[start of Recorded information]

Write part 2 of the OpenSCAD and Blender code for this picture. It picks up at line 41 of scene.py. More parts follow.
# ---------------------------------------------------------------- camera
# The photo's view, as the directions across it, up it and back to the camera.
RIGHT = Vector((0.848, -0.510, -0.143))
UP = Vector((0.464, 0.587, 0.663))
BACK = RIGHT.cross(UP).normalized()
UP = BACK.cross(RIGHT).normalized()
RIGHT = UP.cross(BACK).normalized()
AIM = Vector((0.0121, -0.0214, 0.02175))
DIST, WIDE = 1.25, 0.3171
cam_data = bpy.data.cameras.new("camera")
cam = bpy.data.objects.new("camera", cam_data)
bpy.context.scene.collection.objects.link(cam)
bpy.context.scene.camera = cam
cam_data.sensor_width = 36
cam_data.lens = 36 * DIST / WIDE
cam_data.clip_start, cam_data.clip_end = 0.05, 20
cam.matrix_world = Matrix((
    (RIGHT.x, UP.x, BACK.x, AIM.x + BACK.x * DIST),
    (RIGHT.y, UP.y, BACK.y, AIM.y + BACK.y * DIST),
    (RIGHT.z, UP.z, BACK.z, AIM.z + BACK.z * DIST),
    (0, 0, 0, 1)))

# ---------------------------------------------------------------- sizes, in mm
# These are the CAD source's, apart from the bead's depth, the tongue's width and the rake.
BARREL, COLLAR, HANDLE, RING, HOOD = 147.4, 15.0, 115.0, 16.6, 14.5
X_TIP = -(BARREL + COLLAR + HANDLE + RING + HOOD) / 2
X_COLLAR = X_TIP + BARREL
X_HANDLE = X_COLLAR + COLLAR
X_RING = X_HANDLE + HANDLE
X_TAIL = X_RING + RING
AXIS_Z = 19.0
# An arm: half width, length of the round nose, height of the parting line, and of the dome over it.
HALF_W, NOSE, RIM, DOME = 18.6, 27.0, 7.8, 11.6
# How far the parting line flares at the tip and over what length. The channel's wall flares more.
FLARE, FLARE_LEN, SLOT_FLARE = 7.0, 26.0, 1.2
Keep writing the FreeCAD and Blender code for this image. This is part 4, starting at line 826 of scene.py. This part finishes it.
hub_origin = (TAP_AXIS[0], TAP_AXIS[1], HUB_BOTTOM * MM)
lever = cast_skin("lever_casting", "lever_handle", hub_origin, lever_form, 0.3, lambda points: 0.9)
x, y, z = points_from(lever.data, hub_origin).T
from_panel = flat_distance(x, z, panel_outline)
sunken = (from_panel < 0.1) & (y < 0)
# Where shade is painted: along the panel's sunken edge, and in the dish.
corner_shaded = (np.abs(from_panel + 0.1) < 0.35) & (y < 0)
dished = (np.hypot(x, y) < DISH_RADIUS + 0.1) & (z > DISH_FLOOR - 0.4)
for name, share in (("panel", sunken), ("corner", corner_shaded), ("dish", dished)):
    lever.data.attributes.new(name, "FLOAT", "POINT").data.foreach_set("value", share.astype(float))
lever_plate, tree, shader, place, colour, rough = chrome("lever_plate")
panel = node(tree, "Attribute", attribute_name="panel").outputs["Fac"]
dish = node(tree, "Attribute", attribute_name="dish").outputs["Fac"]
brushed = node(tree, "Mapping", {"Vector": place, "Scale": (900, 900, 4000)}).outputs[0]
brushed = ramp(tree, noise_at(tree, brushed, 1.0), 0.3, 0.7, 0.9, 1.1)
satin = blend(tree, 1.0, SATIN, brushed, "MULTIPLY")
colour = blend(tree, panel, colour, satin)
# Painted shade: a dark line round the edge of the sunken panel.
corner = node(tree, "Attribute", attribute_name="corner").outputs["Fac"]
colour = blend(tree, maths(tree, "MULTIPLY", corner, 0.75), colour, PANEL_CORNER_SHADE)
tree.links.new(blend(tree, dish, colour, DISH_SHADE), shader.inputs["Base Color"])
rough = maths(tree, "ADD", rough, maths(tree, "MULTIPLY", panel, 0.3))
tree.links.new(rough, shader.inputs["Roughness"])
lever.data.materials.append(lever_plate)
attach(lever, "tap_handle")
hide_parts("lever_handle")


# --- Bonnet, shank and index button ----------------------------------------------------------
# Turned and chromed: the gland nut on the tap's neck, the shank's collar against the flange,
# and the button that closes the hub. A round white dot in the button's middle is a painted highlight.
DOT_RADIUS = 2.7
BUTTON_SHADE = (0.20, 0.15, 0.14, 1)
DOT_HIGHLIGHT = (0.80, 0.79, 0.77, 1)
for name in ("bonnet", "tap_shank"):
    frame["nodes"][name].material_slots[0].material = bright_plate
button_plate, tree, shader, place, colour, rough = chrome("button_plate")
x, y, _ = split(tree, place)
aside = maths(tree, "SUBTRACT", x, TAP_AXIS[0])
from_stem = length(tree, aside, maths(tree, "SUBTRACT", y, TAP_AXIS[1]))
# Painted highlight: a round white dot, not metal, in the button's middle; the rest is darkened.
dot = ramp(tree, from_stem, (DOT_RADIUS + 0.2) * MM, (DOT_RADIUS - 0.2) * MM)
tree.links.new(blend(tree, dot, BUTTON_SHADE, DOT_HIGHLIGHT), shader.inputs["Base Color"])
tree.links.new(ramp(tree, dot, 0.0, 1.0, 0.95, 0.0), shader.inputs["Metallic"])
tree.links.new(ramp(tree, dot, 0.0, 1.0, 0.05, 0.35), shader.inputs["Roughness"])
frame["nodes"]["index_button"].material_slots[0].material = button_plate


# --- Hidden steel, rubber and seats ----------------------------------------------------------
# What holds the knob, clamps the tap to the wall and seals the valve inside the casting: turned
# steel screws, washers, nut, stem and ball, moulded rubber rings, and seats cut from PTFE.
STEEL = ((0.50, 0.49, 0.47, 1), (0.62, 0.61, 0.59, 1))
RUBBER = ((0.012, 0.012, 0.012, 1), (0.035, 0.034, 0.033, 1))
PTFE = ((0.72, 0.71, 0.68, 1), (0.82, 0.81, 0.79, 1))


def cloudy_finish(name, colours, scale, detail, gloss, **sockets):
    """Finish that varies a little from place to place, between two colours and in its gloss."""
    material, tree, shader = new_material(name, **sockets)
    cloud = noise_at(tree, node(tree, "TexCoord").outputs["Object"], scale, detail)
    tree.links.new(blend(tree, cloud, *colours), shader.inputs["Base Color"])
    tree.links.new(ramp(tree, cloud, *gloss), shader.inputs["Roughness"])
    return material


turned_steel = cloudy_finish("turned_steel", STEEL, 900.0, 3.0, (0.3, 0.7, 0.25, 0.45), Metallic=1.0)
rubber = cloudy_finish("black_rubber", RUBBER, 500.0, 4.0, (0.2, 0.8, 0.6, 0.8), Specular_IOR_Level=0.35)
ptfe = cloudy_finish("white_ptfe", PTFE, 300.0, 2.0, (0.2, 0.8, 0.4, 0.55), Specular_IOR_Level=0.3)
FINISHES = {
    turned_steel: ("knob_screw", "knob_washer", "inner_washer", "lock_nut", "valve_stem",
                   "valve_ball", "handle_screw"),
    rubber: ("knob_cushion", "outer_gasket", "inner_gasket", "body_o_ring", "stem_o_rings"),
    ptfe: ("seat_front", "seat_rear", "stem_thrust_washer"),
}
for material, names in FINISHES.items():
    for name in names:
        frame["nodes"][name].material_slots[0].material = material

[end of Recorded information]

▸ Directive:
Look for the word "code" in every line of the listing and copy the lines that have it.

▸ Exercise solution:
Write part 2 of the OpenSCAD and Blender code for this picture. It picks up at line 41 of scene.py. More parts follow.
Keep writing the FreeCAD and Blender code for this image. This is part 4, starting at line 826 of scene.py. This part finishes it.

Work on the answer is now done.